┌─ Data provided

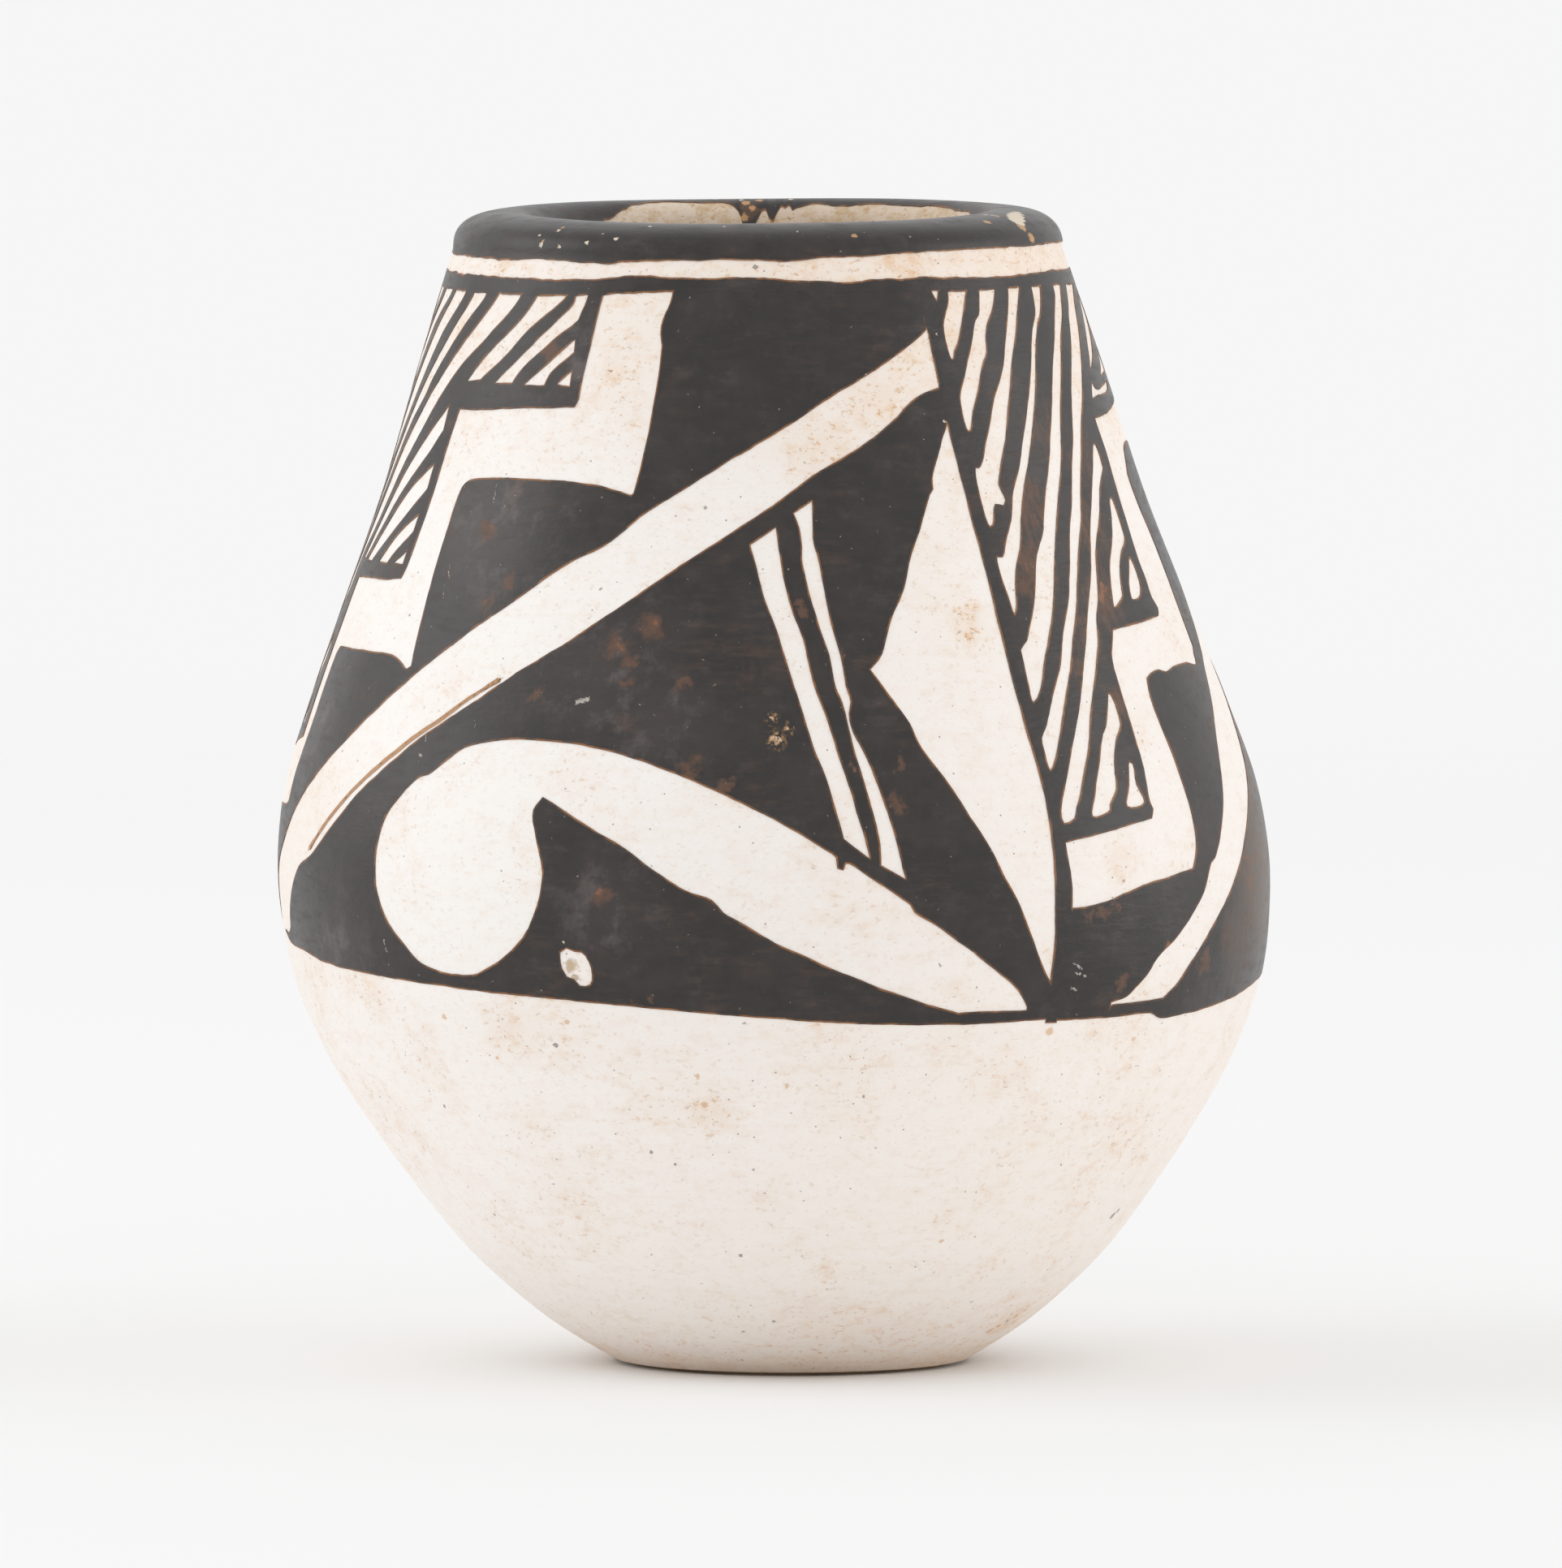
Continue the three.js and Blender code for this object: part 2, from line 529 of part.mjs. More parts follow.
// One panel: hatching with its left border line, stepped field and scroll field
function paintPanel(name, drawing, panelStart, panelEnd) {
  const stretch = (panelEnd - panelStart) / (drawing.end - drawing.start);
  const shifted = (corners, at) => corners.map(([across, up]) => [across / stretch + at, up]);
  const border = (at) => area(shifted([...borderLeft, ...borderRight], at));
  const leftBorder = border(drawing.start);
  const rightBorder = border(drawing.end);
  const farLeft = drawing.start - fullTurn;
  const beyond = area([
    [farLeft, drawnTop + edgeOverrun], ...shifted(borderLeft, drawing.start),
    [drawing.start, drawnBottom - edgeOverrun], [farLeft, drawnBottom - edgeOverrun],
  ]);
  const steppedField = without(drawing.steppedField(), leftBorder, rightBorder, beyond);
  const hatching = joined([without(joined(drawing.hatching()), steppedField, beyond), leftBorder]);
  const whites = [drawing.commaHead, drawing.commaTail, drawing.leftStripe, drawing.rightStripe];
  const scrollField = without(drawing.scrollField(), ...whites.map((white) => white()), rightBorder, steppedField);
  addPiece(`${name}_hatching`, painted(hatching, drawing, panelStart, stretch), paint);
  addPiece(`${name}_stepped_field`, painted(steppedField, drawing, panelStart, stretch), paint);
  addPiece(`${name}_scroll_field`, painted(scrollField, drawing, panelStart, stretch), paint);
}

paintPanel('front', frontDrawing, frontPanelAngle, rightPanelAngle);
paintPanel('right', rightDrawing, rightPanelAngle, backPanelAngle);
paintPanel('back', frontDrawing, backPanelAngle, frontPanelAngle + fullTurn);

export default group;
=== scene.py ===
import bmesh
import bpy
import math
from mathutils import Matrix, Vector, noise
from mathutils.bvhtree import BVHTree


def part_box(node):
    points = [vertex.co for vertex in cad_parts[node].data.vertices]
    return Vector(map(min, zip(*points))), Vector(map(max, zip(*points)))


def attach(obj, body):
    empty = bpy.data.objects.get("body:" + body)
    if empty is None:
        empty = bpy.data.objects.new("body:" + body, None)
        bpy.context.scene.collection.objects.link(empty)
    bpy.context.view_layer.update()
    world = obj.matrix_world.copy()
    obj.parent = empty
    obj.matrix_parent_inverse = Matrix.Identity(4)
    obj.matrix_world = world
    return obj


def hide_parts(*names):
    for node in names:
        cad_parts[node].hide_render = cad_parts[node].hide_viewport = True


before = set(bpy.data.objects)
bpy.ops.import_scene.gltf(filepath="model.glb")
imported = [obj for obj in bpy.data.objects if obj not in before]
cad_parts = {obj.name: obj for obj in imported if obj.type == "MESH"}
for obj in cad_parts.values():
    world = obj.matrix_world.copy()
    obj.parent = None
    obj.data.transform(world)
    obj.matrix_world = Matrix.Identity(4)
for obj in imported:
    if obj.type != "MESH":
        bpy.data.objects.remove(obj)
noise.seed_set(5)  # the brush and the hand are unsteady in the same way in every run
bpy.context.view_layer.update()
print("frame loaded")

mm = 0.001  # shapes are written in millimetres, and Blender's unit is a metre
tiny = 1e-4  # places closer together than this are one place

# The jar's own shape, in millimetres and degrees. Angles run round from the front towards +X.
jar = {
    "outline": [  # height and radius of the slipped face
        (0, 11.2), (0.4, 11.9), (1.4, 13.6), (3.05, 16.05), (5.2, 18.6), (7.4, 20.85), (9.5, 22.6),
        (14.8, 26.45), (20.1, 29.65), (25.5, 31.75), (30.8, 32.46), (34, 32.46), (38.3, 31.82),
        (43.1, 30.2), (50.3, 27.52), (57.5, 24.85), (64.7, 22.65), (73.2, 19.93),
    ],
    "inside": [  # height and radius of the bare inner wall
        (9.5, 17), (14.2, 20.9), (23.7, 26.4), (33.1, 28.3), (42.6, 26), (56.7, 20.4), (66.2, 17),
        (73.2, 14.6),
    ],
    "lipStart": 73.2,
    "crest": (16.3, 75.73),  # radius and height of the lip's top
    "throatRadius": 14.25,
    "lipSquareness": 2.55,  # 2 is an ellipse, more is boxier
    "neckOffset": 2.24,  # the mouth stands this far to the left of the foot
    "neckOffsetBow": 0.18,
    # Down the throat, to the rim coil's joint
    "throatHeights": (73.2, 72.4, 71.6, 70.8, 70, 69.2, 68.4, 67.6, 66.8, 66.2),
    "throatCoat": 0.3,
    "floorHeight": 5.2,
    "spacing": 0.6,  # between the points of a smoothed profile
    "lipParts": 40,
    "steps": 192,
}


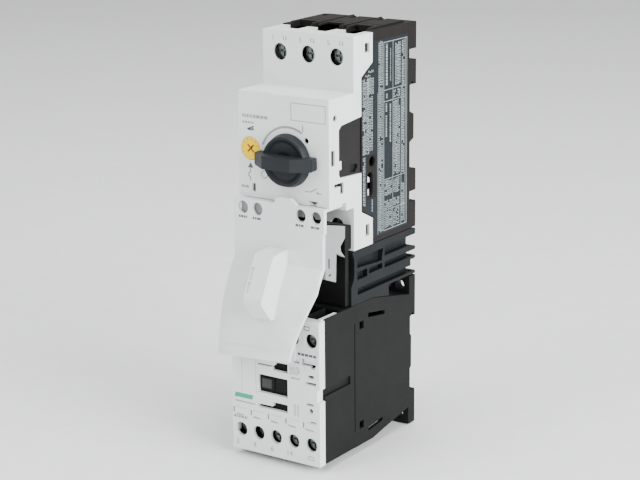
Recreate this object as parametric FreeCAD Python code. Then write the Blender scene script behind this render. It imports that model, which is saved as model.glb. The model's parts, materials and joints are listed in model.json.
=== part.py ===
import FreeCAD, Part
import os
from FreeCAD import Vector

# Combination motor starter: a rotary-handle motor protection breaker on top, a small contactor
# below, a ribbed connecting frame between them and a plug-in link module with a curved cover.
# Millimetres. X runs left to right across the front, the front faces -Y and the rail side is the
# plane y = 0. Heights below are counted from the lowest edge; at export everything is lowered by
# ORIGIN_HEIGHT, so the origin is the centre of the contactor's four fixing holes on that plane.

# ---------------------------------------------------------------- driving dimensions
HALF = 22.5                 # half of the 45 mm module width
WALL = 1.5
INNER = HALF - WALL
ORIGIN_HEIGHT = 34.0

# breaker
BRK_BOTTOM = 90.0
BRK_TOP = 179.9
BRK_RIDGE = 181.0           # top of the ridges between the raised panels
COVER_TOP = 179.4
FACE_Y = -66.9              # front of the block that carries the handle
FACE_LOW = 112.0
FACE_HIGH = 156.4
SHOULDER_Y = -48.8          # front of the terminal shoulders above and below it
SEAM_Y = -34.4              # joint between white cover and dark base
SEAM_FRONT_Y = -43.0
BRK_SEAT_Y = -5.0           # where the breaker rests on the rail's front
BRK_RAIL = (116.2, 153.2)
POLES = (-14.0, 0.0, 14.0)
LINE_SCREW_Z = 170.4
LOAD_SCREW_Z = 99.6
BRK_HEAD_Y = -45.2          # front of the breaker's terminal screws, below the shoulder
CLIP_TAB_Z = (126.3, 129.9)  # white tab of the cover in each flank's accessory window
PIVOT_X = 2.5               # handle axis
PIVOT_Z = 129.6
DIAL_X = -16.5
DIAL_Z = 132.5
BRK_CAVITY_Y = -7.0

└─

Exercise objective: Above are the lines; repeat exactly the ones from the line containing "frontDrawing, frontPanelAngle, rightPanelAngle);" down to the line containing "before = set(bpy.data.objects)", both inclusive.

Result of the task:
paintPanel('front', frontDrawing, frontPanelAngle, rightPanelAngle);
paintPanel('right', rightDrawing, rightPanelAngle, backPanelAngle);
paintPanel('back', frontDrawing, backPanelAngle, frontPanelAngle + fullTurn);

export default group;
=== scene.py ===
import bmesh
import bpy
import math
from mathutils import Matrix, Vector, noise
from mathutils.bvhtree import BVHTree


def part_box(node):
    points = [vertex.co for vertex in cad_parts[node].data.vertices]
    return Vector(map(min, zip(*points))), Vector(map(max, zip(*points)))


def attach(obj, body):
    empty = bpy.data.objects.get("body:" + body)
    if empty is None:
        empty = bpy.data.objects.new("body:" + body, None)
        bpy.context.scene.collection.objects.link(empty)
    bpy.context.view_layer.update()
    world = obj.matrix_world.copy()
    obj.parent = empty
    obj.matrix_parent_inverse = Matrix.Identity(4)
    obj.matrix_world = world
    return obj


def hide_parts(*names):
    for node in names:
        cad_parts[node].hide_render = cad_parts[node].hide_viewport = True


before = set(bpy.data.objects)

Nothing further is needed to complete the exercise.